Desde el Diccionario de la Lengua Castellana de 1803, hasta la edición de 1822 entre otros repertorios semánticos, las definiciones responden de manera inequívoca: sí, corrupción era "estragar, pervertir, viciar las buenas costumbres". Se trataba del mismo fenómeno con el que en la actualidad se entiende a la corrupción política, pero con una dimensión más amplia e incluso más didáctica: moral, filosófica y orgánica; como si el Estado fuera un cuerpo que podía pudrirse desde dentro. En su esencia, aquella lejana definición es sorprendentemente actual.
Aceptando entonces que el concepto de corrupción no ha variado en Chile desde las campañas emancipadoras hasta el presente, resulta pertinente averiguar en cuáles contextos formales hizo su debut. La documentación al respecto ofrece el Reglamento Constitucional Provisorio del Pueblo de Chile, cuerpo legal promulgado el 26 de octubre de 1812 bajo el gobierno de don José Miguel Carrera. Considerado el primer texto constitucional chileno, este consta de un Preámbulo y 27 Artículos que incluyen diversos asuntos modernos tales como la soberanía nacional, el régimen representativo, la división de los poderes públicos y las garantías individuales de las personas. Es precisamente en ese Preámbulo -que, como toda introducción a una Constitución Política expone sus motivos y propósitos- donde aflora con total nitidez la corrupción como causa de los esfuerzos independentistas.
En efecto, dentro de solo 377 palabras que conforman todo el Preámbulo, su primer párrafo establece que las provincias de la Nación Española se vieron obligadas a "precaverse de la general ruina a que las conducían las caducas autoridades emanadas del antiguo corrompido Gobierno; y los Pueblos recurrieron a la facultad de regirse por sí o por sus representantes, como al sagrado asilo de su seguridad".

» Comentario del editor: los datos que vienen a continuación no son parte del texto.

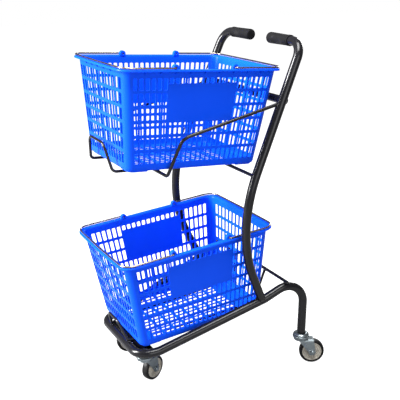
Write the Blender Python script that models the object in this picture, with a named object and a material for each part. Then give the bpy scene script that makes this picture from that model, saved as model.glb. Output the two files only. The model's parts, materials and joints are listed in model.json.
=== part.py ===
"""Two-tier basket trolley: bent tube frame, four swivel castors and two lift-off hand baskets.

Metres, +Z up.  The trolley's nose points along -Y and the push handles are at +Y.  The origin is on
the floor, under the middle of the whole trolley.  "Left" is the user's left, which is +X.
"""
import math
import bmesh
import bpy
from mathutils import Matrix, Vector

# driving dimensions
gap = 0.0003                # clearance between pieces that touch
tubeRadius = 0.0125         # main 25 mm frame tube
rodRadius = 0.0047          # cross bars and side hoop
cradleRadius = 0.0040       # wire cradle under each basket
bailRadius = 0.0024         # folding wire handles of the baskets
barRadius = 0.0110          # thick bar behind the upper basket

kneeX = 0.2185              # half distance between the uprights at their lower bend
kneeY = 0.0030
handleX = 0.2010            # and at the top, where they lean in
legX = 0.2000               # half distance between the rear legs
legY = 0.2517
frontY = -0.2515            # middle of the tube across the nose
frontCastorX = 0.0995
frontCastorY = -0.2190
handleY = 0.2035
handleZ = 0.9570
gripInner = 0.0480          # the two grips end this far from the middle
gripLength = 0.1000
gripRadius = 0.0158

castorTop = 0.0976
wheelRadius = 0.0373
wheelHalfWidth = 0.0110
hubRadius = 0.0288
castorTrail = 0.0340

basketTopHalf = (0.1670, 0.2240)      # outside of the walls under the rim
basketFloorHalf = (0.1375, 0.1935)    # outside of the walls at the floor
rimHalf = (0.1790, 0.2345)
basketWall = 0.0025
rimTop = 0.2685
lipDrop = 0.0045
rimBow = 0.0030                       # how far the short ends bulge outwards
bailPivotY = 0.0860
bailPivotZ = 0.2720
lugInner = 0.1625                     # the lugs stand on the rim between these distances
lugOuter = 0.1740
baskets = {
    "upper": {"place": (0.0, -0.0842, 0.6322), "tilt": -3.15},
    "lower": {"place": (0.0, -0.0495, 0.1526), "tilt": 5.72},
}
sides = (("left", 1), ("right", -1))


def clearScene():
    for thing in list(bpy.data.objects):
        bpy.data.objects.remove(thing, do_unlink=True)


def makeMaterial(name, colour, roughness, metallic):
    material = bpy.data.materials.new(name)
    material.use_nodes = True
    shader = material.node_tree.nodes["Principled BSDF"]
    shader.inputs["Base Color"].default_value = (*colour, 1.0)
    shader.inputs["Roughness"].default_value = roughness
    shader.inputs["Metallic"].default_value = metallic
    return material


def addObject(name, data, look, parent=None, turn=None, place=(0, 0, 0)):
    """Link a new object; each node keeps a material of its own."""
    thing = bpy.data.objects.new(name, data)
    bpy.context.scene.collection.objects.link(thing)
    data.materials.clear()
    data.materials.append(makeMaterial(name + "_finish", *look))
    thing.location = place
    if turn:
        thing.rotation_euler = turn
    thing.parent = parent
    return thing


def addEmpty(name, place, turn=(0, 0, 0), parent=None):
    empty = bpy.data.objects.new(name, None)
    bpy.context.scene.collection.objects.link(empty)
    empty.location = place
    empty.rotation_euler = turn
    empty.parent = parent
    return empty


# finishes: colour, roughness, metallic
blackPaint = ((0.012, 0.012, 0.015), 0.28, 0.35)
gripRubber = ((0.015, 0.015, 0.016), 0.75, 0.0)
zincPlate = ((0.62, 0.65, 0.68), 0.30, 1.0)
tyreRubber = ((0.018, 0.018, 0.019), 0.70, 0.0)
hubPlastic = ((0.36, 0.35, 0.31), 0.45, 0.0)
brightWire = ((0.60, 0.57, 0.53), 0.22, 1.0)
bluePlastic = ((0.006, 0.10, 0.80), 0.32, 0.0)


def roundedPath(corners, stepDegrees=12.0):
    """Points along straight runs joined by arcs; each corner is (x, y, z, bend radius)."""
    points = [Vector(corners[0][:3])]
    for before, here, after in zip(corners, corners[1:], corners[2:]):
        corner = Vector(here[:3])
        inward = (corner - Vector(before[:3])).normalized()
        outward = (Vector(after[:3]) - corner).normalized()
        angle = inward.angle(outward)
        if angle < 0.02 or here[3] == 0:
            points.append(corner)
            continue
        reach = here[3] * math.tan(angle / 2)
        start = corner - inward * reach
        axis = inward.cross(outward).normalized()
        centre = start + axis.cross(inward) * here[3]
        count = max(2, math.ceil(math.degrees(angle) / stepDegrees))
        for step in range(count + 1):
            turn = Matrix.Rotation(angle * step / count, 3, axis)
            points.append(centre + turn @ (start - centre))
    points.append(Vector(corners[-1][:3]))
    return points


def mirrored(corners):
    """Add the right-hand half of a path that starts on the left and stops at the middle."""
    return corners + [(-x, y, z, r) for x, y, z, r in reversed(corners)]


def bentRod(name, corners, radius, look, sides=2, parent=None, stepDegrees=12.0):
    """A round bar of one radius along a bent path, closed at both ends."""
    points = roundedPath(corners, stepDegrees)
    curve = bpy.data.curves.new(name, "CURVE")
    curve.dimensions = "3D"
    curve.bevel_depth = radius
    curve.bevel_resolution = sides
    curve.use_fill_caps = True
    spline = curve.splines.new("POLY")
    spline.points.add(len(points) - 1)
    for target, point in zip(spline.points, points):
        target.co = (*point, 1.0)
        target.radius = 1.0
    spline.use_smooth = True
    return addObject(name, curve, look, parent)


def meshRod(name, corners, radius, look, sides=2, stepDegrees=12.0):
    """The same bar as a mesh, which a Boolean can cut."""
    guide = bentRod(name + "_guide", corners, radius, look, sides, None, stepDegrees)
    mesh = bpy.data.meshes.new_from_object(guide)
    bpy.data.objects.remove(guide, do_unlink=True)
    return addObject(name, mesh, look)


def notch(bar, rooms):
    """Cut a bar's ends to fit round the tubes that it meets."""
    for room in rooms:
        useTool(bar, room, "DIFFERENCE")


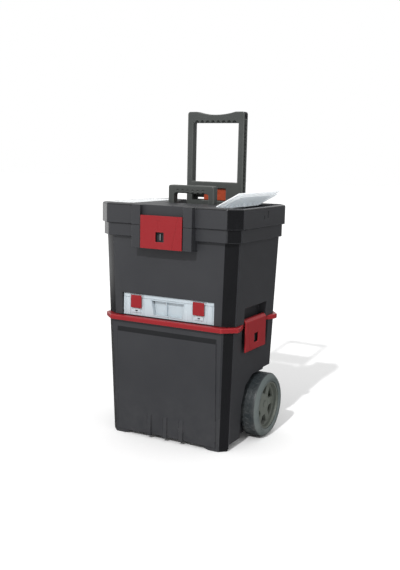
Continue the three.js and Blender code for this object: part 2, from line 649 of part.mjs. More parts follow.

Enseguida, en el mismo párrafo se establece que Chile con igual derecho y necesidad mayor, "...imitó una conducta, cuya prudencia han manifestado el atroz abuso que han hecho en la Península y en la América los depositarios del poder y la confianza del soberano...". Y como contraste se menciona el antónimo de la corrupción: "la aprobación de los respetables cuerpos e individuos de carácter y probidad".
Dichas oraciones no deben entenderse como caprichos metafóricos. En el lenguaje político de la época eran afirmaciones tan graves como hoy sería un informe que denunciara la colusión entre los tres poderes del Estado o la captura de alguno de ellos por grandes grupos económicos. Para los auténticos republicanos que participaron en la redacción de ese disruptivo Preámbulo, una institucionalidad corrupta carece de legitimidad y, por ende, no merece ser obedecida.
Desde esta perspectiva postular que la corrupción del sistema colonial fue uno de los motores del proceso emancipador chileno, no es una extrapolación contemporánea, sino una lectura fiel de las fuentes. No fue, por cierto, el único factor: la crisis de la monarquía española, la invasión napoleónica, el surgimiento de élites intelectuales y las tensiones comerciales jugaron un papel decisivo. Pero el propio texto constitucional sugiere que la corrupción del gobierno era percibida como una amenaza estructural: un orden debilitado, injusto y peligrosamente incapaz de garantizar seguridad, virtud cívica y estabilidad política.
Chile no se independizó únicamente por un impulso ilustrado ni por una aspiración romántica de libertad; también lo hizo porque quienes condujeron el proceso emancipador creyeron que el Estado colonial había traspasado los umbrales de la dignidad. Lo consideraron moralmente agotado, institucionalmente enfermo y políticamente improcedente. En otras palabras, la corrupción fue uno de los argumentos que nos independizó.
Entonces, quizás la siguiente pregunta no es en qué medida la corrupción influyó en la Independencia, sino qué tan vigente sigue siendo este fenómeno como impulso originario de otras transformaciones radicales. Porque si la corrupción ayudó a justificar la creación de la República, la responsabilidad actual es impedir que este mismo mal sea también el germen de su colapso.